Still a long way to go. Eventually software/computers will mimic reality. The web is just one-dimensional now. People need to smell, taste and feel things. The web is like a 1920's tv set.
VidVicar
I also remember back when the only contact I had was with a local BBS. It cost money to post a message outside. The BBS was run by a single person whose computer was tied up almost 24/7 for people to call in. But now, I find the internet is a useful tool. For example, if I am going somewhere I've never been I get the address and go to map quest for directions. Then I bring up Google Earth to see what the area looks like. If there is a street view I can see what the building looks like. Also, if the weather is bad, if it is snowing a lot, I can bring up the highway cams to see where the traffic is backed up. I used the highway cams when my son was driving out to California taking the Northern route. He ran into a big snowstorm. I checked the weather maps and then the highway cams along his route and kept him updated on the situation ahead of him, calling him on his cell phone. Back a decade or two, when we were all younger, my extended family from all across the U.S. would gather once a month in a chat room. Cousins, uncles, people we hadn't seen in many years gathered to chat and keep up on the family news. Recently my sister set up a Skype account on her laptop. She got my nephews to sign up, too. Now, when she visits my other sister in the nursing home, that sister can have a video chat with her sons who are about a thousand miles away (and seldom write letters.) Of course, I can also use email, shop on line, pay bills, manage my bank account, balance my register, file taxes, download income statements, sign contracts. I also can check up on those prank callers and see who they are and where they live, or check on a caller who is trying to sell me something. All that in addition to listen to music and watch movies and TV shows, and read books and learn more about just about anything. When I haven't heard from my kids in a while I can have a look at their Facebook page. Maybe having the internet is not a real necessity, but it certainly has become a huge item in my life.
Expanded Viewpoint
Even though I graduated from High School and did a couple of years at a community college, the Internet has given me an education more than ten times as vast! If I need some help to build or repair some device like a car or a computer or a rocket engine, the data is right there, literally at my fingertips! I can find data about health, wealth and more subjects than I could ever write down. The Internet is the keys to the kingdom of knowledge. It is the most liberating thing ever invented, in my humble opinion. I have written several papers based upon knowledge that I have gleaned from other writers and researchers who post to the Internet.

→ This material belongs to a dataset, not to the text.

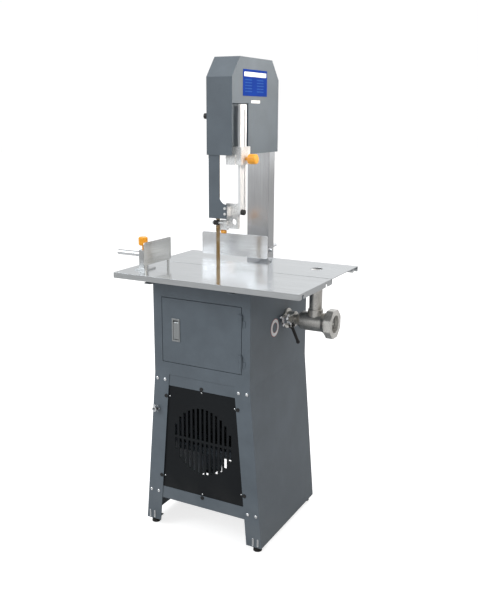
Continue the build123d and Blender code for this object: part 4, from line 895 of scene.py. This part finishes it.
def ring_label(name, centre, inner, outer, thick, finish, steps=48):
    """Flat ring facing +X."""
    profile = [(inner, 0), (outer, 0), (outer, thick), (inner, thick)]
    bm = bmesh.new()
    rings = []
    for radius, out in profile:
        angles = [2 * math.pi * k / steps for k in range(steps)]
        rings.append([bm.verts.new((centre[0] + out, centre[1] + radius * math.cos(a),
                                    centre[2] + radius * math.sin(a))) for a in angles])
    for m in range(4):
        low, high = rings[m], rings[(m + 1) % 4]
        for k in range(steps):
            after = (k + 1) % steps
            bm.faces.new([low[k], low[after], high[after], high[k]])
    return mesh_object(name, bm, finish)


head_low, head_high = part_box("head_housing")
cabinet_low, cabinet_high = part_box("cabinet_body")
print("head's right wall at x =", round(head_high.x, 4))

# %% Head label and sticker
wall = head_high.x
plate_low = (head_low.y + 71 * MM, head_high.z - 119 * MM)
plate_high = (head_low.y + 241 * MM, head_high.z - 37 * MM)
PLATE = 0.5 * MM
FILM = 0.15 * MM
plate = film("data_plate", (plate_low, plate_high), wall, PLATE, 3 * MM, "label_blue")
as_piece(plate, "frame", "grey_paint")
bar_low = (plate_low[0] + 8 * MM, plate_high[1] - 22 * MM)
bar_high = (plate_high[0] - 8 * MM, plate_high[1] - 8 * MM)
bar = film("data_plate_bar", (bar_low, bar_high), wall + PLATE, FILM, 2 * MM, "label_white")
as_piece(bar, "frame", "grey_paint")


def stroke(name, length, height):
    """One printed stroke, centred on the origin, facing +X."""
    corners = ((-length / 2, -height / 2), (length / 2, height / 2))
    return film(name, corners, 0, FILM, height * 0.45, "label_pale", 2)


stroke_places = []
for row in range(5):
    z = plate_high[1] - (32 + 9 * row) * MM
    for column in (0.22, 0.70):
        y = plate_low[0] + column * (plate_high[0] - plate_low[0])
        stroke_places.append(((wall + PLATE, y, z), (0, 0, 0)))
strokes = repeat("data_plate_strokes", stroke("stroke", 48 * MM, 3 * MM), stroke_places, "label_pale")
as_piece(strokes, "frame", "grey_paint")
sticker_low = (head_low.y + 128 * MM, head_high.z - 141 * MM)
sticker_high = (sticker_low[0] + 62 * MM, sticker_low[1] + 9 * MM)
sticker = film("head_sticker", (sticker_low, sticker_high), wall, 0.3 * MM, 1 * MM, "label_white")
as_piece(sticker, "frame", "grey_paint")

# %% Ring label on the cabinet
sign = (cabinet_high.x, cabinet_low.y + 176 * MM, cabinet_low.z + 160 * MM)
SIGN_RINGS = (
    ("sign_edge", 29, 30.4, "label_red"),
    ("sign_ring", 18, 29, "label_white"),
    ("sign_line", 16.8, 18, "label_red"),
)
for sign_name, inner, outer, finish in SIGN_RINGS:
    ring = ring_label(sign_name, sign, inner * MM, outer * MM, 0.3 * MM, finish)
    as_piece(ring, "frame", "grey_paint")
print("labels done")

My life is so much richer in so many ways because of it, heck, I even met my WIFE because of the Internet! If it had not been for this means of communication, I don't think that we could have ever come to know each other! I could go on and on, but I have other things to do as well, so will close with my heartfelt thanks to Tim and everyone else who has helped to create this wonderful medium for communication for all of us!
Randy
Don Duncan
The internet is the most important world wide disruptive technology since the printing press. Like the press, it will bring us a renaissance. It will do so because we now have access to world events as they happen, uncensored and unedited by the MSM. Govt. will be exposed for the monster it is.
Gadgeteer
The early Web was very different. I remember reading about it in '93 and thinking it wasn't very useful. The huge difference between then and now was the advent of search engines. Back then, you had to know the address of a site you wanted to visit. You couldn't Google it. That severely limited the Web's utility.
b@man
The beginning of the Internet as we know it happened in 1982 actually. Access to the ARPANET was expanded in 1981 when the National Science Foundation (NSF) funded the Computer Science Network (CSNET). In 1982, the Internet protocol suite (TCP/IP) was introduced as the standard networking protocol on the ARPANET.